(1.) THE suit out of which this Second Appeal has arisen was for partition of the tavazhi comprising the plaintiff and defendants 1 to 64. In the original plaint there were 58 items of landed properties, but 13 of them have been omitted in the amended plaint filed on July 22 ,1952. Of the 45 items scheduled in the plaint, the courts below have concurrently found items 33 to 45 to belong either to the wife or to a son-in-law of the 1st defendant and not to the tavazhi and therefore excluded them from the scope of the suit; and passed a preliminary decree for partition of items 1 to 32 among the plaintiff and defendants 1 to 64 excepting defendants 7, 8, 26, 27, 43, 44 and 60. This second appeal is by the legal representatives of the 1st defendant challenging that decree.
(2.) KARINCHI, the ancestress of the tavazhi and mother of the 1st defendant, was married twice. By the first husband she had a daughter chappila whose descendants are defendants 2 to 16 in the case. By the second husband Bappu she had four children, Chathu, Kunhacha, Kunhimanni and the 1st defendant. Chathu died in 1907. The descendants of Kunhhacha are defendants 17 to 54 and those of Kunhimanni are the plaintiff and defendants 55 to 64.

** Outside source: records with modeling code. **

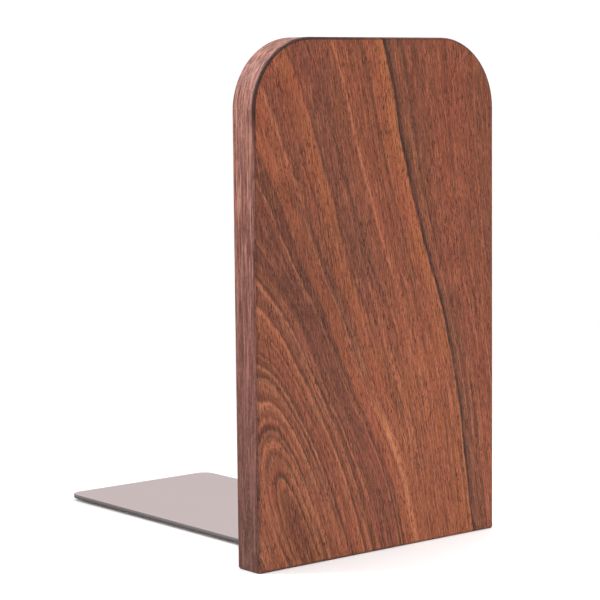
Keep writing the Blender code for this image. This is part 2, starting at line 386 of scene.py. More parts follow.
# %% Make the screws
CORE, THREAD, NECK = 1.0 * MM, 1.5 * MM, 1.3 * MM
SCREW_LENGTH = 9.7 * MM
NECK_END = 3.0 * MM
POINT = 2.2 * MM
PITCH = 1.35 * MM
THREAD_FLANK = 0.35 * MM
THREAD_ROOT = 0.2 * MM
HEAD_RIM = 0.15 * MM
RECESS_DEPTH = 0.9 * MM
RECESS_ARM = 0.8 * MM
RECESS_SPAN = 3.1 * MM
RECESS_TAPER = 0.45
SCREW_SIDES = 48


def screw_body():
    head = NECK + SHEET - HEAD_RIM
    ease = HEAD_RIM / 2
    profile = [
        (0, -SCREW_LENGTH),
        (CORE, -SCREW_LENGTH + POINT),
        (CORE, -NECK_END - (NECK - CORE)),
        (NECK, -NECK_END),
        (NECK, -SHEET),
        (head, -HEAD_RIM),
        (head, -ease),
        (head - ease, 0),
        (0, 0),
    ]
    bm = bmesh.new()
    turned(bm, profile, SCREW_SIDES)
    return shown("screw", mesh_from(bm, "screw"))


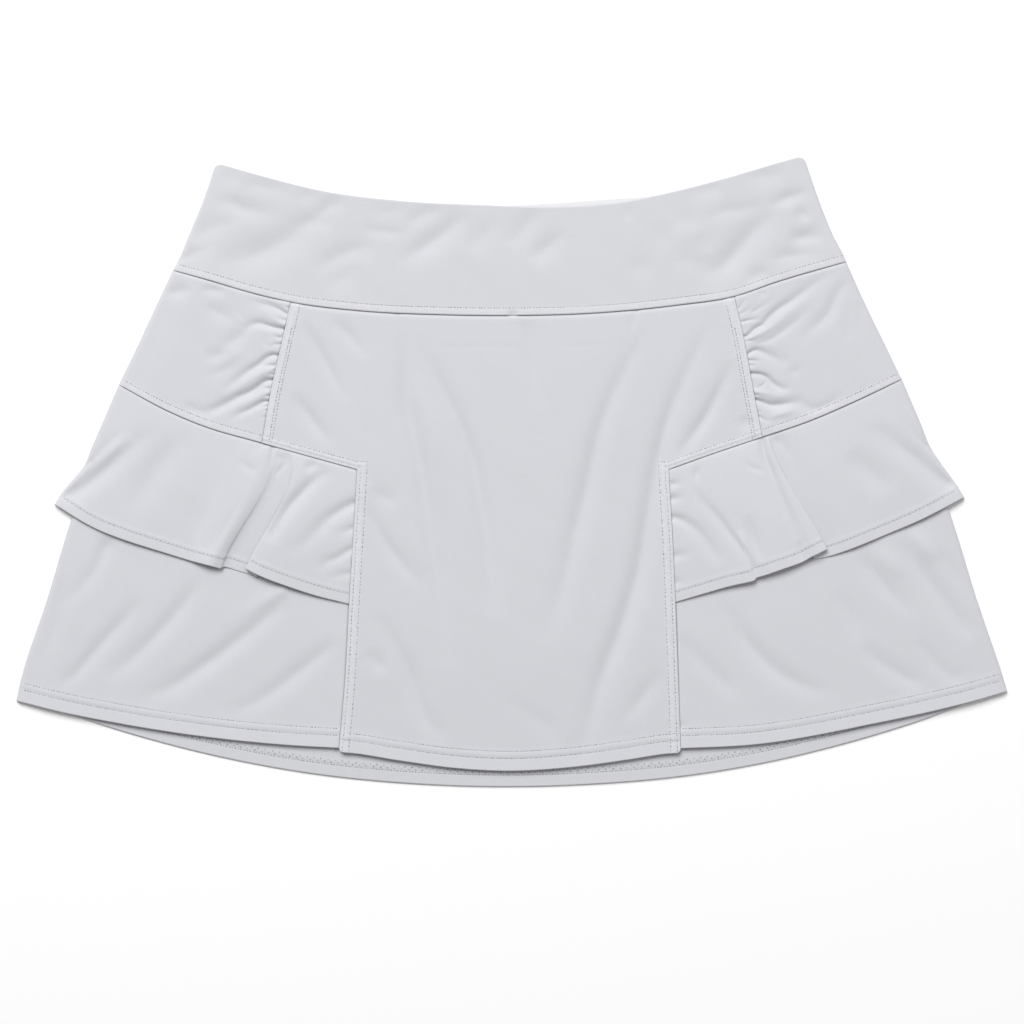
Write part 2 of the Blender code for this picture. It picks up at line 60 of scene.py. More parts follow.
# Heights of the upper surfaces over the floor, and how they rise, fall and roll
UPPER_CROWN = 5.0  # waistband, centre panel and yokes
LOWER_CROWN = 3.6
FLOUNCE_CROWN = 4.6  # of a flounce without its waves
HEM_RISE = 0.3  # of the lower panels below the flounces
HEM_RISE_RUN = 30.0
HEM_FALL = 0.8  # of the centre panel to its hem
HEM_FALL_RUN = 70.0
SINK = 1.4  # of the lower panels where the flounces hide them
SINK_START, SINK_RUN = 2.0, 12.0  # up from a flounce's hem
FLOUNCE_SWELL = 0.7  # half way down a flounce
YOKE_PUFF_RUN = 7.0  # from its gathers
CALM_START, CALM_RUN = 1.5, 4.0  # up from the yoke seam, to where a gather has its full depth
LINING_LIFT = 0.5  # of the back waistband off the floor
LINING_SWELL, LINING_RUN = 0.4, 4.0  # of the same, down from its edge
BACK_LIFT = 0.35  # of the back panel off the floor
BACK_MOTTLE = 0.25  # unevenness of the back panel, as a share of the front's
SIDE_STAND = 0.6
SIDE_ROLL = 3.4
SIDE_ROLL_SHARE = 0.76
SIDE_SHOULDER = 22.0
CORNER_RADIUS = 7.0
HEM_CORNER = 3.0  # of the centre panel
BAND_EDGE = 1.5  # how much rounder the waistband's edge is than that of a single layer

# Lines across the skirt: x, y
WAIST_FRONT = ((-190, 196), (-158, 186.7), (-114, 176), (-70, 170.6), (-20, 168), (30, 166.8),
               (68, 169.6), (91, 174), (130, 183.7), (168, 194.8), (188, 200.5))
WAIST_BACK = ((-186, 193), (-114, 175), (-20, 167.4), (5, 168.2), (30, 169.6), (55, 171.5),
              (91, 174.2), (150, 187.5), (186, 198))
WAIST_SEAM = ((-214, 127.4), (-188.6, 120.3), (-166, 113.6), (-138.4, 107), (-95, 101.5),
              (-45, 99.1), (5, 98.6), (50, 100), (105.5, 105.3), (139.3, 110.5), (166, 119.6),
              (212, 133))
YOKE_SEAM_LEFT = ((-248, 56.2), (-215.6, 38.8), (-196, 30.4), (-156.6, 18.7), (-96.8, 2))
YOKE_SEAM_RIGHT = ((98, 2), (125.4, 11.8), (156.9, 22.4), (188.2, 33.2), (214.6, 44.6), (247, 60))
LOWER_HEM = ((-312, -142.6), (-281, -150.2), (-253, -155.8), (-195.5, -165), (-138, -170.8),
             (-109, -172.4), (108, -172.6), (151, -170.4), (225, -157.6), (288, -143.4),
             (312, -136.6))
CENTRE_HEM = ((-109, -175), (-101, -175.6), (-70, -180.4), (-38, -184.8), (-4, -186.8),
              (40, -184.2), (74, -179.6), (98, -176), (107, -175.4))
BACK_HEM = ((-310, -141.5), (-281, -150.6), (-233, -165.4), (-183, -178.1), (-133, -187.5),
            (-70, -194.4), (0, -196.9), (55, -195), (105, -190.6), (155.6, -182.5),
            (206, -170.6), (256, -155.5), (288, -144), (310, -136.5))

# Lines down the skirt: x, y
BAND_SIDE_LEFT = ((-186.5, 190.5), (-193.3, 171), (-203.9, 146), (-207.6, 137), (-212.8, 127))
BAND_SIDE_RIGHT = ((184.6, 193), (192.5, 171), (203.2, 146), (207.4, 138.4), (210, 132.4))
YOKE_SIDE_LEFT = ((-212.8, 127), (-221.6, 108.4), (-233.2, 83.3), (-242.2, 64.5), (-246.6, 55.3))
YOKE_SIDE_RIGHT = ((210, 132.4), (220.7, 108.4), (232.9, 83.3), (242, 64.5), (244.8, 58.9))
GATHER_LEFT = ((-138.4, 107), (-144.7, 79.6), (-151, 51.4), (-156.6, 18.7))
GATHER_RIGHT = ((139.3, 110.5), (144.3, 89.6), (149.8, 60.4), (156.9, 22.4))
PANEL_SIDE_LEFT = ((-97, 2), (-99.6, -42.7), (-102, -82.2), (-104.6, -130), (-108.4, -173))
PANEL_SIDE_RIGHT = ((98.4, 2), (101, -43.6), (102.6, -81), (104.4, -130), (106, -174.6))
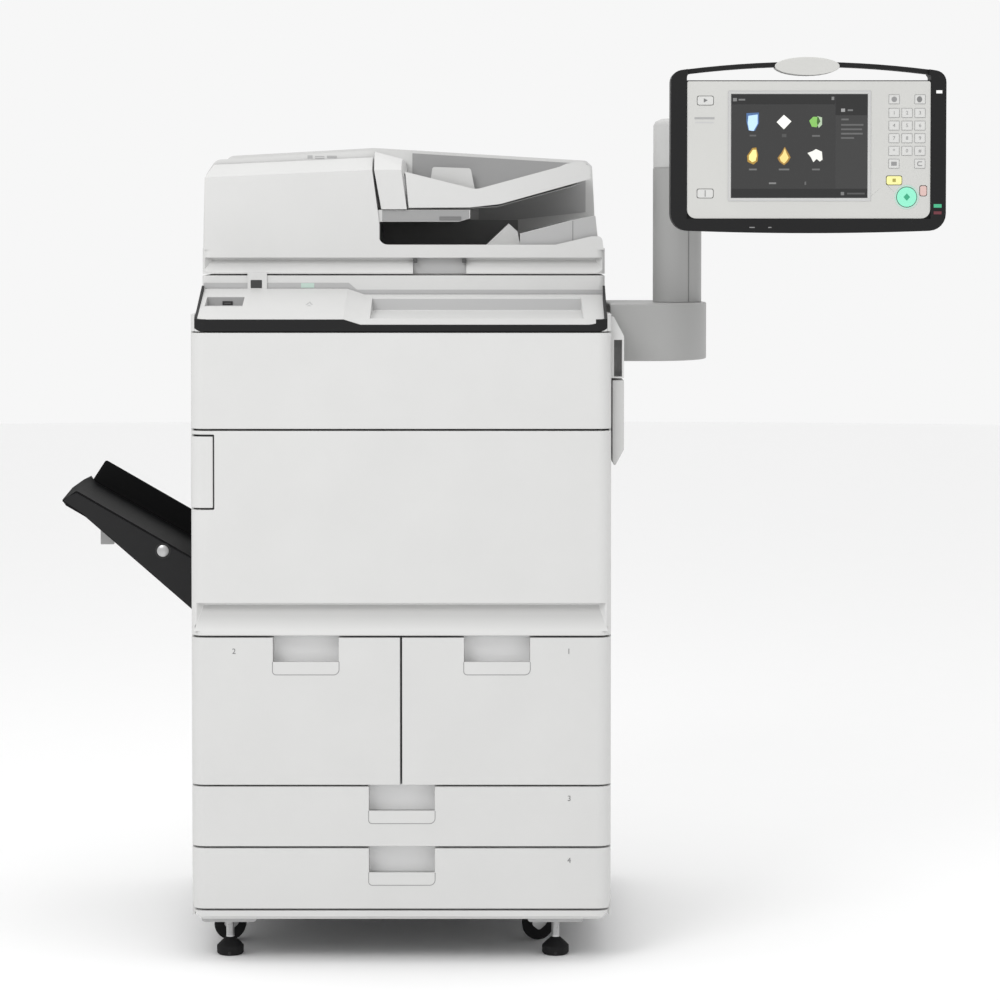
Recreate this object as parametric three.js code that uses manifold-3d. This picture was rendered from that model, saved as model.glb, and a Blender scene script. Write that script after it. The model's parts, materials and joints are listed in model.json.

(3.) THE nature of a gift from father to children, or from husband to wife and children, among parties following Marumakkathayam law had been the subject of discussion in several decided cases. Such a gift is called puthravakasom property in Malabar, and Makkathayam property in Travancore. In kunhacha Umma v. Kutti Mammi Haji (16 Madras 201), a Full Bench of four judges held the legal presumption to be "that they should take them as properties acquired by their branch or as exclusive properties of their own branch, with the usual incidents of tarwad property in accordance with Marumakkathayam usage which governed the donees. " THEre was no complication in that case of the woman having children by another husband.